# My Ratties! (Finally)



## oatsnyogurt (Apr 5, 2010)

Ok, so I finally figured out how to post pics and now I can share my Mischeif!!! Peach, Willow, Bubbles, and Lotus are my girls. And Radar, Zapper, and Cherio are my boys. ;D I love em' to death!!! (not really "to death" )


----------



## Nekopan (Mar 18, 2010)

They're cute.


----------



## ema-leigh (Jan 24, 2010)

There all very pretty! Bubbles looks exactly like my girl Luna.... except a dumbo. 
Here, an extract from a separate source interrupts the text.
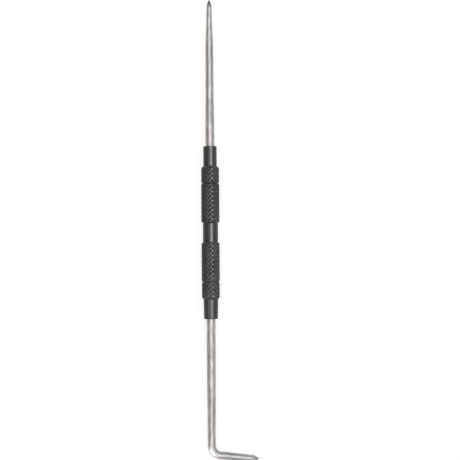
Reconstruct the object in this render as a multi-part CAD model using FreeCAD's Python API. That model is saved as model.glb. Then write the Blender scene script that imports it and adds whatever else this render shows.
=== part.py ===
import FreeCAD, Part
import math
import os

# Double-ended machinist's scriber: a knurled steel handle with a small collet chuck at each end. One chuck
# grips a long straight point and the other a point that is bent into a hook. Lengths are in millimetres.
#
# Frame: the origin is on the tool's axis, at the middle of the handle's plain neck. +X runs along the axis
# towards the straight point and +Z is up. The tool lies on a flat surface, on its handle and on its hook.
# Each chuck is made at the +X end, and a half turn about Z carries a second one to the -X end.

ORIGIN = FreeCAD.Vector(0, 0, 0)
X_AXIS = FreeCAD.Vector(1, 0, 0)
Z_AXIS = FreeCAD.Vector(0, 0, 1)

# Handle: two knurled grips with a plain neck between them, and a threaded spigot at each end
GRIP_RADIUS = 4.07  # over the knurl's crests
GRIP_END = 21.96
NECK_RADIUS = 3.39
NECK_END = 4.25
NECK_SHOULDER = 0.60  # length of the slope from the neck up to a grip
EDGE_BEVEL_LENGTH = 0.60  # of the shallow bevels where a grip and a ring face each other
EDGE_BEVEL_DEPTH = 0.28
THREAD_RADIUS = 3.175  # 1/4 inch fine thread, drawn as a plain cylinder at its crests
THREAD_LEAD = 0.30  # bevel at the mouth of the thread
SPIGOT_END = 28.75
BORE_RADIUS = 2.06
BORE_DEPTH = 14.75  # from the spigot's end to where the drill point starts
DRILL_POINT_ANGLE = 59.0  # half the angle of the drill that made the blind bore

# Chuck nut: a knurled ring behind a smooth nose, hollow for the thread and the collet
NUT_REAR = 22.04
RING_RADIUS = 4.00
RING_END = 28.90
RING_SLOPE = 1.00  # length of the slope from the ring down to the nose
NOSE_END = 38.70
STRAIGHT_NOSE_RADII = (3.01, 3.01)  # at the ring and at the end
BENT_NOSE_RADII = (3.31, 3.10)
STRAIGHT_NOSE_ROUND = 0.45
BENT_NOSE_ROUND = 0.20
THREAD_CLEARANCE = 0.06
CAVITY_RADIUS = 2.55
CLOSING_CONE_START = 35.20
CLOSING_CONE_ANGLE = 12.0
EXIT_RADIUS = 2.08

# Collet: a split sleeve between the spigot and the nut's closing cone
COLLET_GAP = 0.10  # from the spigot's end face
COLLET_CLEARANCE = 0.06  # inside the nut
COLLET_BORE_RADIUS = 2.03
COLLET_FRONT_RADIUS = 2.20
COLLET_SLITS = 3
SLIT_WIDTH = 0.40
SLIT_START = 31.20

# Points
SHANK_RADIUS = 2.00
SHANK_INSIDE = 24.00  # length of shank behind the nose's end
SHANK_BEVEL = 0.25
STRAIGHT_TIP = 104.40
# Distance back from the tip and radius where the straight point's taper changes
STRAIGHT_TAPER = ((53.3, 2.00), (46.3, 1.84), (18.8, 1.69), (12.8, 1.36), (4.3, 1.18))
TAPER_START = 60.00  # where the bent point stops being parallel
BEND_WIRE_RADIUS = 1.80
BEND_RADIUS = 4.50  # of the centre line
HOOK_OPENING = 6.00  # degrees that the hook leans outwards from a right angle
HOOK_REACH = 21.40  # from the tool's axis to the hook's tip
HOOK_TIP = 101.73  # from the origin, along the tool's axis
HOOK_POINT = 2.30  # length of the hook's conical tip
HOOK_POINT_RADIUS = 1.45


def turned(stations):
    """Solid turned about the X axis. A station is (x, radius) at the end of a straight line, or
    (x, radius, x, radius) for a curve that sets out towards the first place and ends at the second.
    The outline closes itself."""
    edges = []
    last = FreeCAD.Vector(stations[0][-2], 0, stations[0][-1])
    for station in stations[1:] + stations[:1]:
        end = FreeCAD.Vector(station[-2], 0, station[-1])
        if len(station) == 4:
            curve = Part.BezierCurve()
            curve.setPoles([last, FreeCAD.Vector(station[0], 0, station[1]), end])
            edges.append(curve.toShape())
        else:
            edges.append(Part.LineSegment(last, end).toShape())
        last = end
    return Part.Face(Part.Wire(edges)).revolve(ORIGIN, X_AXIS, 360)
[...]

Where did you get them all from? xx


----------



## oatsnyogurt (Apr 5, 2010)

Thanks! I got all of them from all from small home breeders off of Craigslist except for Lotus who I got pregnant, she was being used for a feeder breeder . I bought her knowing she was prego and she had 14 healthy bubs that have all found good homes . SHe has come a long way personality wise. She came from living in a breeding tub scared and nippy, to being a sweet clam rattie who loves to sit there and be scritched . Cherio is from one of Willow's and Radar's kits that I kept. He is going to be such a sweet lump just like his daddy!


----------



## ema-leigh (Jan 24, 2010)

Awe they are so cute. I cant get over how simular Bubbles looks to my Luna. They have almost identical markings except on opposite sides LOL


----------



## PixieRei (May 22, 2010)

Cheerio is gorgeous!!!!!!!!!!!!


----------



## BethJJ (Jun 12, 2010)

aww they are georgeous!! Could you tell me how to post photos?? I would really like to know


----------



## oatsnyogurt (Apr 5, 2010)

Oooh! Pretty Luna! I love top ears, they just look... more rattie! 
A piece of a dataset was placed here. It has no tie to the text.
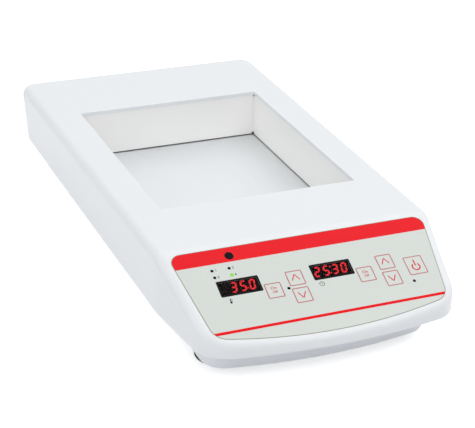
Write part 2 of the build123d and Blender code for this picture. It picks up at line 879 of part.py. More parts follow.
def base_tray():
    """Lower body: a pan with a flange that closes the housing, and bosses on its floor."""
    pan = Pos(0, 0, base_z) * extrude(base_outline(), base_depth)
    pan = fillet(pan.faces().sort_by(Axis.Z)[0].edges(), base_edge_radius)
    flange = extrude(offset(outline_below(), -(housing_wall + sheet_clearance)), flange_thickness)
    tray = pan + Pos(0, 0, housing_z) * flange
    tray -= Pos(0, 0, floor_z) * extrude(base_outline(base_wall), base_depth + flange_thickness)
    tray += [rod(x, y, floor_z, floor_z + foot_boss_height, foot_boss_radius) for x, y in feet_at]
    tray += [rod(x, y, floor_z, power_board_z, power_board_post_radius) for x, y in power_board_posts]
    fit = running_clearance
    hole = case_screw[0] + key_side_clearance
    foot_hole = machine_screw[0] + fit
    cuts = [rod(x, y, housing_z - overcut, flange_top_z + overcut, hole) for x, y in case_screw_places]
    cuts += [rod(x, y, base_z - overcut, floor_z + foot_boss_height, foot_hole) for x, y in feet_at]
    cuts += [rod(x, y, base_z - overcut, floor_z + overcut, foot_hole) for x, y in plate_posts_at]
    cuts += [rod(x, y, floor_z, power_board_z, board_screw[0] + fit) for x, y in power_board_posts]
    slot = extrude(SlotOverall(vent_length, vent_width, rotation=90), base_wall + 2 * overcut)
    vents_y = power_board_front_y + power_board_length / 2
    rows = range(-vent_reach, vent_reach + 1)
    cuts += [Pos(row * vent_pitch, vents_y, base_z - overcut) * slot for row in rows]
    return tray - cuts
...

And BethJJ, try looking at "Forum Help and Suggestions", that's where I learned to post pics. =)


----------



## BethJJ (Jun 12, 2010)

OatsnYogurt said:


> And BethJJ, try looking at "Forum Help and Suggestions", that's where I learned to post pics. =)


thank you


----------



## smokeybear (Feb 18, 2010)

Awwww! They're all adorable, but I think I like Willow...
if she's stolen, it wasn't me...


----------



## oatsnyogurt (Apr 5, 2010)

Willow is always at the bottom of the trouble in the girls cage! Looks so innocent at first, but she has a little goblin inside, I swear!


----------



## hshelton (Feb 23, 2010)

OatsnYogurt said:


> Willow is always at the bottom of the trouble in the girls cage! Looks so innocent at first, but she has a little goblin inside, I swear!


I feel your pain lol but they're all so cute!


----------



## oscar betta (Jun 12, 2010)

Nice rats! Lotus looks a lot like my rat, Lewis.


----------



## oatsnyogurt (Apr 5, 2010)

Thanks! Their both Himi's!


----------